We continue our work to tackle and prevent homelessness – to ensure that any incidences are brief, and people are quickly supported into a suitable and stable home, so their experience of homelessness is not repeated.
We have successfully helped thousands of people into temporary accommodation over the course of the last two-and-a-half years. But every month many more people continue to seek urgent housing help from local authorities. This situation has been exacerbated by the decisions by successive UK Conservative governments to firstly break the link between local housing allowance and private rents and then to freeze local housing allowance rates, causing real hardship to tenants in the private rented sector.
Our ambition is for everyone to have a safe, suitable, permanent home but our housing system is under significant pressure, that’s why, over the course of this Senedd term, we will build 20,000 more low-carbon social homes for rent, helping to ease the long-term pressure on social housing.

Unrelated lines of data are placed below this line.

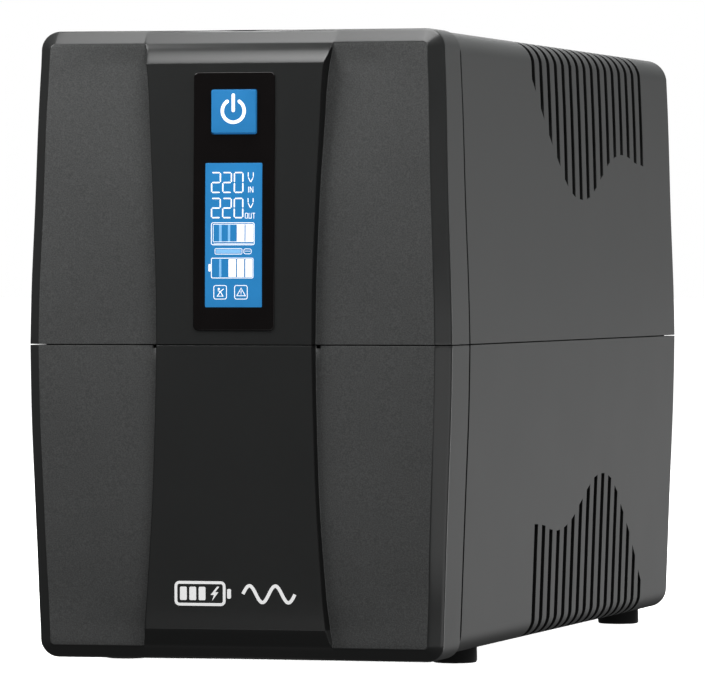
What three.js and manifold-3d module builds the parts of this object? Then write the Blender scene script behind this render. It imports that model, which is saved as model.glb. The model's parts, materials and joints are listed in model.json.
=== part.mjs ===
// Tower uninterruptible power supply: a two-part moulded case with a two-part front bezel,
// a display window with a power button, a rear panel with sockets, inlet, breaker, fan and
// data ports, and the electrical parts inside.
// Millimetres, +Z up, +X to the right seen from the front, the front faces -Y.
// Origin: centre of the footprint, at the height the feet stand on.
import * as THREE from "three";
import { mergeVertices } from "three/addons/utils/BufferGeometryUtils.js";
import Module from "manifold-3d";

// ------------------------------------------------------------------ driving dimensions
const DEPTH_HALF = 158.0; // half of the overall depth
const TOP = 182.0; // top of the bezel
const BODY_TOP = 181.9, BODY_BOTTOM = 4.0; // the case behind the bezel
const SEAM_Z = 92.5, SEAM_GAP = 0.6; // horizontal parting line all round
const BEZEL_BACK = -130.0, CASE_FRONT = -129.6; // vertical parting line behind the bezel
const WALL = 2.5;
const BODY_R_TOP = 7.2, BODY_R_BOTTOM = 6.2, BEZEL_R = 5.3;
const REAR_PLATE = [151.8, 154.4]; // inset rear panel, between the case's rims
const FOOT_R = 6.5, FOOT_H = 5.0, FOOT_X = 49.5, FOOT_Y = [-96, 129];
const SLOT_PITCH = 10.1, SLOT_FIRST_Y = -37.3, SLOT_W = 4.0, SLOT_COUNT = 16, SLOT_IN = 47;
const SLOT_END = [168.8, 160.5, 152.9, 146.5, 140.3, 136.6, 135.4, 135.9, 138.6, 142.6, 146.7, 149.1, 150.0, 149.4, 147.8, 147.1];
const WINDOW = { x: 11.87, z0: 96.6, z1: 169.7, proud: 0.4, deep: 1.6 };
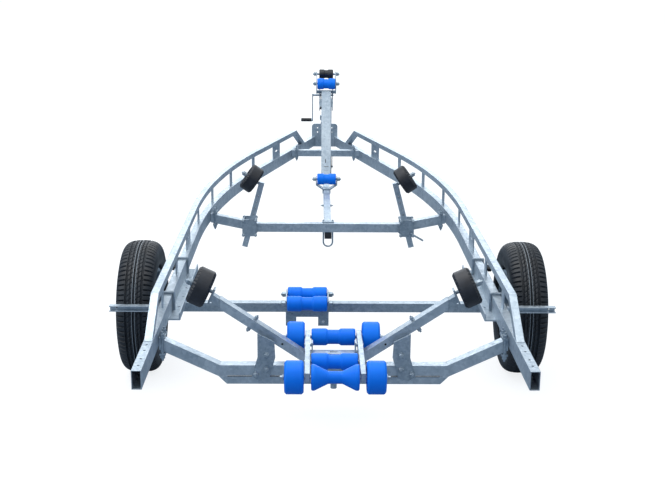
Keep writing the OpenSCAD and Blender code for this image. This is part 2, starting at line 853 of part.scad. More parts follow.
module cradle_frame() {
    bar_y = cradle_rear_y - 28;
    bar_l = cradle_front_y + 18 - bar_y;
    end_x = cradle_bar_x + cradle_bar_w / 2 + 6 + cradle_wheel_w;
    color(zinc) difference() {
        union() {
            for (s = [-1, 1])
                translate([s * cradle_bar_x - cradle_bar_w / 2, bar_y, pivot_z - cradle_bar_h / 2])
                    cube([cradle_bar_w, bar_l, cradle_bar_h]);
            for (y = [cradle_front_y, cradle_rear_y]) translate([0, y, cradle_axle_z]) {
                rod_x(spindle_r, 2 * end_x + 10);
                for (s = [-1, 1]) translate([s * (end_x + 2), 0, 0]) rod_x(13, 4);
            }
            translate([0, cradle_mid_y, cradle_axle_z]) rod_x(spindle_r, 2 * cradle_bar_x + 30);
        }
        both_sides() translate([cradle_bar_x, v_beam_y, pivot_z]) rod_x(spindle_r + fit, cradle_bar_w + 4);
    }
}

// Plain wheel about X with rounded shoulders and a shallow dish each side
module cradle_wheel() {
    r = cradle_wheel_d / 2;
    w = cradle_wheel_w / 2;
    difference() {
        turned_x([[0, -w], [18, -w], [20, -w + 8], [r - 18, -w + 8], [r - 14, -w], [r - 8, -w], [r, -w + 8],
            [r, w - 8], [r - 8, w], [r - 14, w], [r - 18, w - 8], [20, w - 8], [18, w], [0, w]]);
        rod_x(spindle_r + fit, 4 * w);
    }
}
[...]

We need good-quality interim accommodation options to allow people to get on with their lives – places people can call their own – while we support individuals and families to find a permanent home.
I am therefore providing £65m through the Transitional Accommodation Capital Programme to support a range of initiatives by our local authorities and registered social landlords to provide this type of accommodation quickly to enable people to move on from temporary accommodation.
The programme will bring more than 1,000 additional homes into use over the next 18 months. Almost half of those homes will be long term or permanent homes with the others offering good- quality homes for use by individuals and families for a number of years.
We will provide grant funding to a range of schemes to quickly create accommodation capacity by bringing mothballed properties that would otherwise not be re-let into use, remodelling existing accommodation, converting buildings into good-quality accommodation, and using modular accommodation (modern methods of construction or MMC) as a medium-term form of housing on some sites as they are developed.
This statement is being issued during recess in order to keep members informed. Should members wish me to make a further statement or to answer questions on this when the Senedd returns I would be happy to do so.